What you need to do
Copy out all of the data below with no alterations.
______________________________
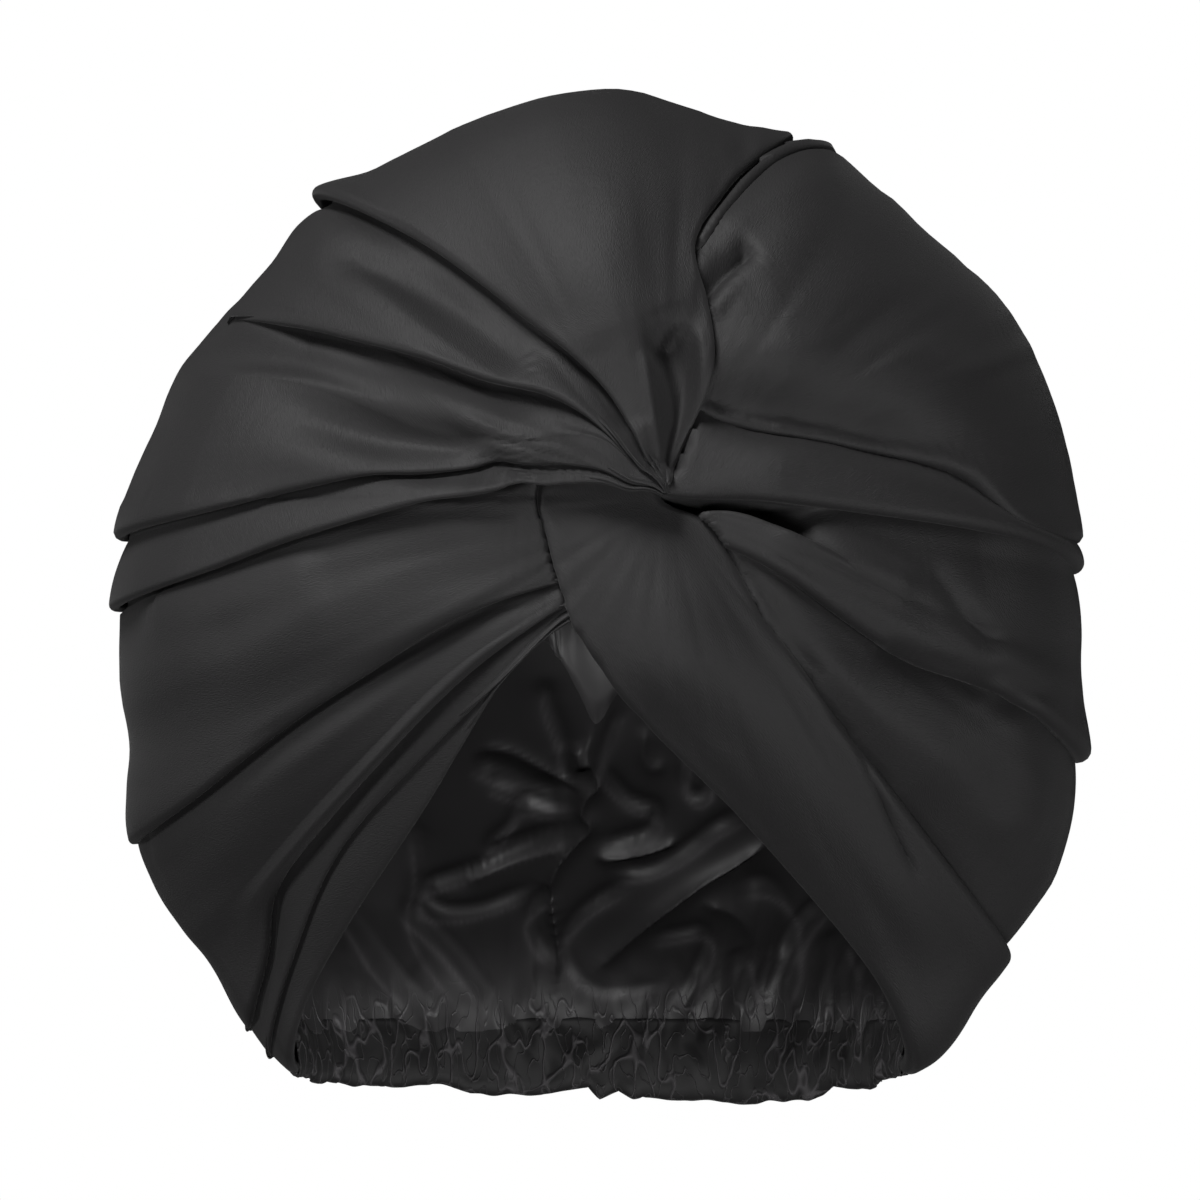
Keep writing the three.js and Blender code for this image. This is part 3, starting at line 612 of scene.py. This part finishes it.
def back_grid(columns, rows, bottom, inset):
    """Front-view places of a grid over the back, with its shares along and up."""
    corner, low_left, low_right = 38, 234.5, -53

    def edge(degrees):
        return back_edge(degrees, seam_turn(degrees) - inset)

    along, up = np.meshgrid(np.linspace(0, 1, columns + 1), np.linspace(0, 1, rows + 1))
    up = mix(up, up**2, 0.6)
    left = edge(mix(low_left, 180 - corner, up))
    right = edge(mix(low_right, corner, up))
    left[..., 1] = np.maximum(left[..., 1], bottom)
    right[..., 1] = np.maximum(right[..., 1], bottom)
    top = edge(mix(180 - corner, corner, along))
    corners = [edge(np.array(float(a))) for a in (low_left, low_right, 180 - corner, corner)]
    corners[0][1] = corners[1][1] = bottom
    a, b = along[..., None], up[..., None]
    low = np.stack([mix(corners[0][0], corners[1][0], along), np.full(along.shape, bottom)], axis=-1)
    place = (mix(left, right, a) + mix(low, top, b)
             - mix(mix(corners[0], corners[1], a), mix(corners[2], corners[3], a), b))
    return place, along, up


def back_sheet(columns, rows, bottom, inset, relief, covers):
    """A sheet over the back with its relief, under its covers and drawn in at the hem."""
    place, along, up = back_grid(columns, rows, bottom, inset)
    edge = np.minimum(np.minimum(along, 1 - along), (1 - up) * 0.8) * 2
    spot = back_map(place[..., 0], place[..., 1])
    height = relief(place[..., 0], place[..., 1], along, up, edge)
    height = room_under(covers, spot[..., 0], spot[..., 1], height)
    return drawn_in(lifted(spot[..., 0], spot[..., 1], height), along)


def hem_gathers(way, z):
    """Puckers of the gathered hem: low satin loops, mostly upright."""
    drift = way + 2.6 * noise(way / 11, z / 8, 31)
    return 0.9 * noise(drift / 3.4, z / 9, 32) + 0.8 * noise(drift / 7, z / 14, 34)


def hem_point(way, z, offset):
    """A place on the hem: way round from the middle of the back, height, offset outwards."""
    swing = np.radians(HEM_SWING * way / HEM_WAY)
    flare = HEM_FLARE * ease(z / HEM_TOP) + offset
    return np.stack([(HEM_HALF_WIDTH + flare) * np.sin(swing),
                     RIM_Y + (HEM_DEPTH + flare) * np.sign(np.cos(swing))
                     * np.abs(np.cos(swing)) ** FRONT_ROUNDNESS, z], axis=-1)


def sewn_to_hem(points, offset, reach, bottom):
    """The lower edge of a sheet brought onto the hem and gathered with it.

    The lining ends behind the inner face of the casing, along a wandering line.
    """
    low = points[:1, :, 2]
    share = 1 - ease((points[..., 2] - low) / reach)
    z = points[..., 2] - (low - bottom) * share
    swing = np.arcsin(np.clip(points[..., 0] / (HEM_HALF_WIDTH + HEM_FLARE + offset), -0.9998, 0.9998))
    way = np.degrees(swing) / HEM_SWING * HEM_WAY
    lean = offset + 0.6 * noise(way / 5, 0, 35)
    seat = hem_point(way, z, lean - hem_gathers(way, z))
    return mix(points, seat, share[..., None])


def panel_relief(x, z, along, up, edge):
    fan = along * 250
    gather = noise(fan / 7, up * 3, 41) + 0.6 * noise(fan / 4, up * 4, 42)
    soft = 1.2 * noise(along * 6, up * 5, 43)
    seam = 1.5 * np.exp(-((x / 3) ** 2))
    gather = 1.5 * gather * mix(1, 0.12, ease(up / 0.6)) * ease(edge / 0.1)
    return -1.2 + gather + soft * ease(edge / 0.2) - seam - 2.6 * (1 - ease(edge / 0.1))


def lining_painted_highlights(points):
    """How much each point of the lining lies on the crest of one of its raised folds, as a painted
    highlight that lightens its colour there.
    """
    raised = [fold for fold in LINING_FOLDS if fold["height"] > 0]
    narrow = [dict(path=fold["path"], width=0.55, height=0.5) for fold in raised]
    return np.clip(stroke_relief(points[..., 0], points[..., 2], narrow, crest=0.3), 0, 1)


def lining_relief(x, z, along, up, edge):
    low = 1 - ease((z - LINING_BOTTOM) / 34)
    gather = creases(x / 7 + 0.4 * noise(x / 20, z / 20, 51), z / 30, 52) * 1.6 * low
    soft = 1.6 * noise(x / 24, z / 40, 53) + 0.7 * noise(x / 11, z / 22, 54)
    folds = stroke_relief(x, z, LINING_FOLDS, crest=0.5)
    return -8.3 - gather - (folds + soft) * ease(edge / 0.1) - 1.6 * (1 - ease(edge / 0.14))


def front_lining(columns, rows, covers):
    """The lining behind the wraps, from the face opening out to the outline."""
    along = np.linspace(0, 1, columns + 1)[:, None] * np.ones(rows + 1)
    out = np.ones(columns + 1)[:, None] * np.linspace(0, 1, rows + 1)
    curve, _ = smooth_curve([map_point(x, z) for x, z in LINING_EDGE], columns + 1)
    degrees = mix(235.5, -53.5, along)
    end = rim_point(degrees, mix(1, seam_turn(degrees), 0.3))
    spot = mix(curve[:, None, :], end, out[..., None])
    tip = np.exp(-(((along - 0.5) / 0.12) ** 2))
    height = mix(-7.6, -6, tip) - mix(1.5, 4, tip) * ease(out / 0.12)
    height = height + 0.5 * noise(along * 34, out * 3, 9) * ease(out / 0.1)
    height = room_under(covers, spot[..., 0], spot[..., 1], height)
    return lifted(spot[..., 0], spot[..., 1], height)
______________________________
The output
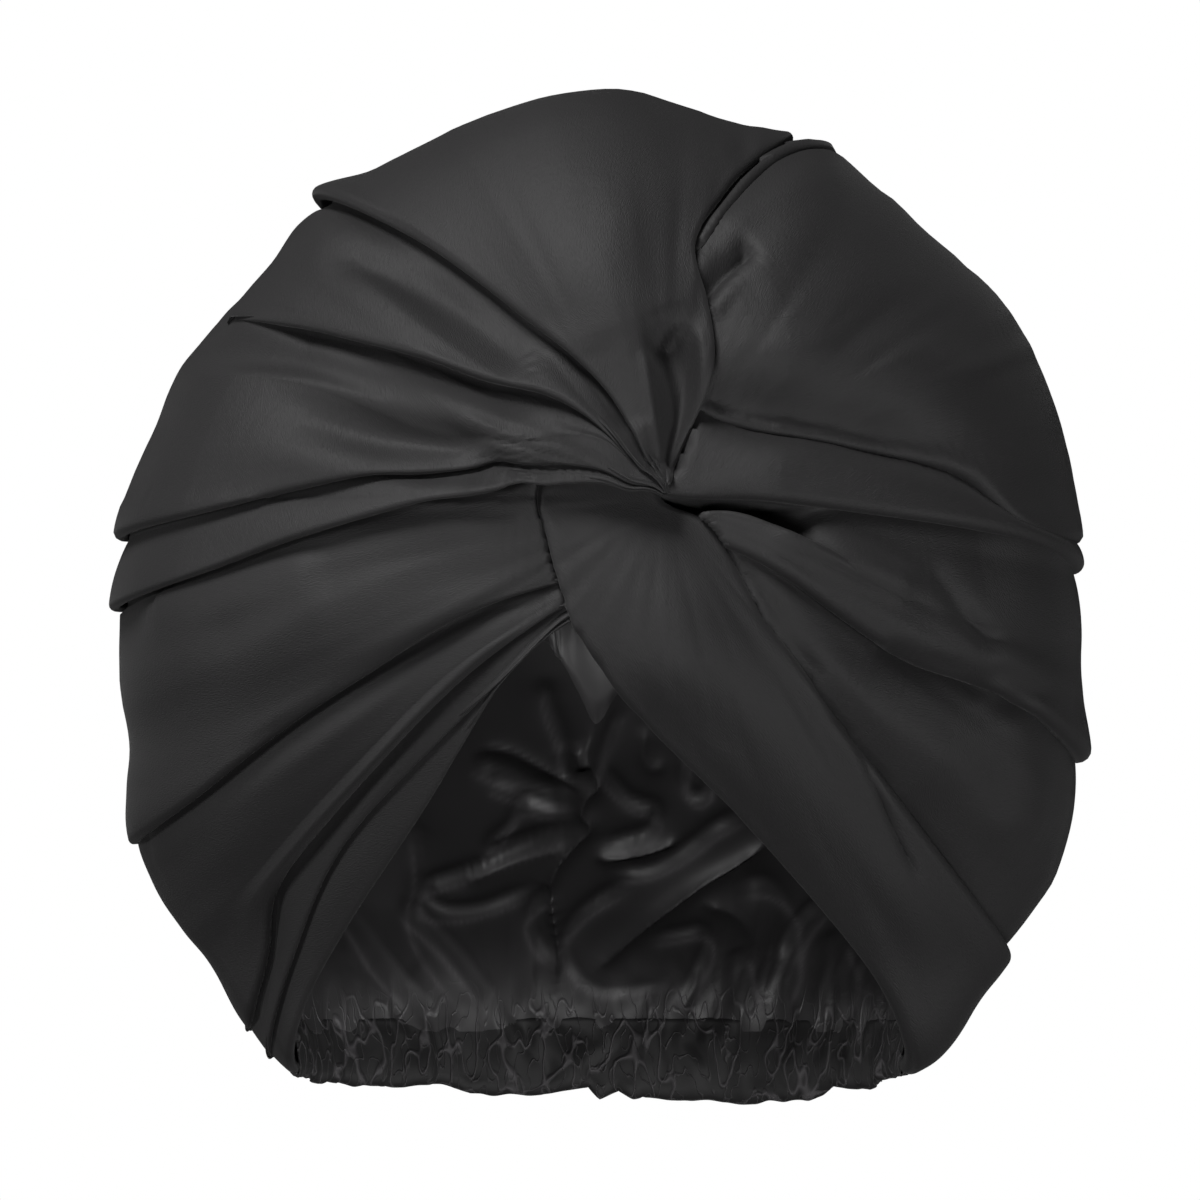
Keep writing the three.js and Blender code for this image. This is part 3, starting at line 612 of scene.py. This part finishes it.
def back_grid(columns, rows, bottom, inset):
    """Front-view places of a grid over the back, with its shares along and up."""
    corner, low_left, low_right = 38, 234.5, -53

    def edge(degrees):
        return back_edge(degrees, seam_turn(degrees) - inset)

    along, up = np.meshgrid(np.linspace(0, 1, columns + 1), np.linspace(0, 1, rows + 1))
    up = mix(up, up**2, 0.6)
    left = edge(mix(low_left, 180 - corner, up))
    right = edge(mix(low_right, corner, up))
    left[..., 1] = np.maximum(left[..., 1], bottom)
    right[..., 1] = np.maximum(right[..., 1], bottom)
    top = edge(mix(180 - corner, corner, along))
    corners = [edge(np.array(float(a))) for a in (low_left, low_right, 180 - corner, corner)]
    corners[0][1] = corners[1][1] = bottom
    a, b = along[..., None], up[..., None]
    low = np.stack([mix(corners[0][0], corners[1][0], along), np.full(along.shape, bottom)], axis=-1)
    place = (mix(left, right, a) + mix(low, top, b)
             - mix(mix(corners[0], corners[1], a), mix(corners[2], corners[3], a), b))
    return place, along, up


def back_sheet(columns, rows, bottom, inset, relief, covers):
    """A sheet over the back with its relief, under its covers and drawn in at the hem."""
    place, along, up = back_grid(columns, rows, bottom, inset)
    edge = np.minimum(np.minimum(along, 1 - along), (1 - up) * 0.8) * 2
    spot = back_map(place[..., 0], place[..., 1])
    height = relief(place[..., 0], place[..., 1], along, up, edge)
    height = room_under(covers, spot[..., 0], spot[..., 1], height)
    return drawn_in(lifted(spot[..., 0], spot[..., 1], height), along)


def hem_gathers(way, z):
    """Puckers of the gathered hem: low satin loops, mostly upright."""
    drift = way + 2.6 * noise(way / 11, z / 8, 31)
    return 0.9 * noise(drift / 3.4, z / 9, 32) + 0.8 * noise(drift / 7, z / 14, 34)


def hem_point(way, z, offset):
    """A place on the hem: way round from the middle of the back, height, offset outwards."""
    swing = np.radians(HEM_SWING * way / HEM_WAY)
    flare = HEM_FLARE * ease(z / HEM_TOP) + offset
    return np.stack([(HEM_HALF_WIDTH + flare) * np.sin(swing),
                     RIM_Y + (HEM_DEPTH + flare) * np.sign(np.cos(swing))
                     * np.abs(np.cos(swing)) ** FRONT_ROUNDNESS, z], axis=-1)


def sewn_to_hem(points, offset, reach, bottom):
    """The lower edge of a sheet brought onto the hem and gathered with it.

    The lining ends behind the inner face of the casing, along a wandering line.
    """
    low = points[:1, :, 2]
    share = 1 - ease((points[..., 2] - low) / reach)
    z = points[..., 2] - (low - bottom) * share
    swing = np.arcsin(np.clip(points[..., 0] / (HEM_HALF_WIDTH + HEM_FLARE + offset), -0.9998, 0.9998))
    way = np.degrees(swing) / HEM_SWING * HEM_WAY
    lean = offset + 0.6 * noise(way / 5, 0, 35)
    seat = hem_point(way, z, lean - hem_gathers(way, z))
    return mix(points, seat, share[..., None])


def panel_relief(x, z, along, up, edge):
    fan = along * 250
    gather = noise(fan / 7, up * 3, 41) + 0.6 * noise(fan / 4, up * 4, 42)
    soft = 1.2 * noise(along * 6, up * 5, 43)
    seam = 1.5 * np.exp(-((x / 3) ** 2))
    gather = 1.5 * gather * mix(1, 0.12, ease(up / 0.6)) * ease(edge / 0.1)
    return -1.2 + gather + soft * ease(edge / 0.2) - seam - 2.6 * (1 - ease(edge / 0.1))


def lining_painted_highlights(points):
    """How much each point of the lining lies on the crest of one of its raised folds, as a painted
    highlight that lightens its colour there.
    """
    raised = [fold for fold in LINING_FOLDS if fold["height"] > 0]
    narrow = [dict(path=fold["path"], width=0.55, height=0.5) for fold in raised]
    return np.clip(stroke_relief(points[..., 0], points[..., 2], narrow, crest=0.3), 0, 1)


def lining_relief(x, z, along, up, edge):
    low = 1 - ease((z - LINING_BOTTOM) / 34)
    gather = creases(x / 7 + 0.4 * noise(x / 20, z / 20, 51), z / 30, 52) * 1.6 * low
    soft = 1.6 * noise(x / 24, z / 40, 53) + 0.7 * noise(x / 11, z / 22, 54)
    folds = stroke_relief(x, z, LINING_FOLDS, crest=0.5)
    return -8.3 - gather - (folds + soft) * ease(edge / 0.1) - 1.6 * (1 - ease(edge / 0.14))


def front_lining(columns, rows, covers):
    """The lining behind the wraps, from the face opening out to the outline."""
    along = np.linspace(0, 1, columns + 1)[:, None] * np.ones(rows + 1)
    out = np.ones(columns + 1)[:, None] * np.linspace(0, 1, rows + 1)
    curve, _ = smooth_curve([map_point(x, z) for x, z in LINING_EDGE], columns + 1)
    degrees = mix(235.5, -53.5, along)
    end = rim_point(degrees, mix(1, seam_turn(degrees), 0.3))
    spot = mix(curve[:, None, :], end, out[..., None])
    tip = np.exp(-(((along - 0.5) / 0.12) ** 2))
    height = mix(-7.6, -6, tip) - mix(1.5, 4, tip) * ease(out / 0.12)
    height = height + 0.5 * noise(along * 34, out * 3, 9) * ease(out / 0.1)
    height = room_under(covers, spot[..., 0], spot[..., 1], height)
    return lifted(spot[..., 0], spot[..., 1], height)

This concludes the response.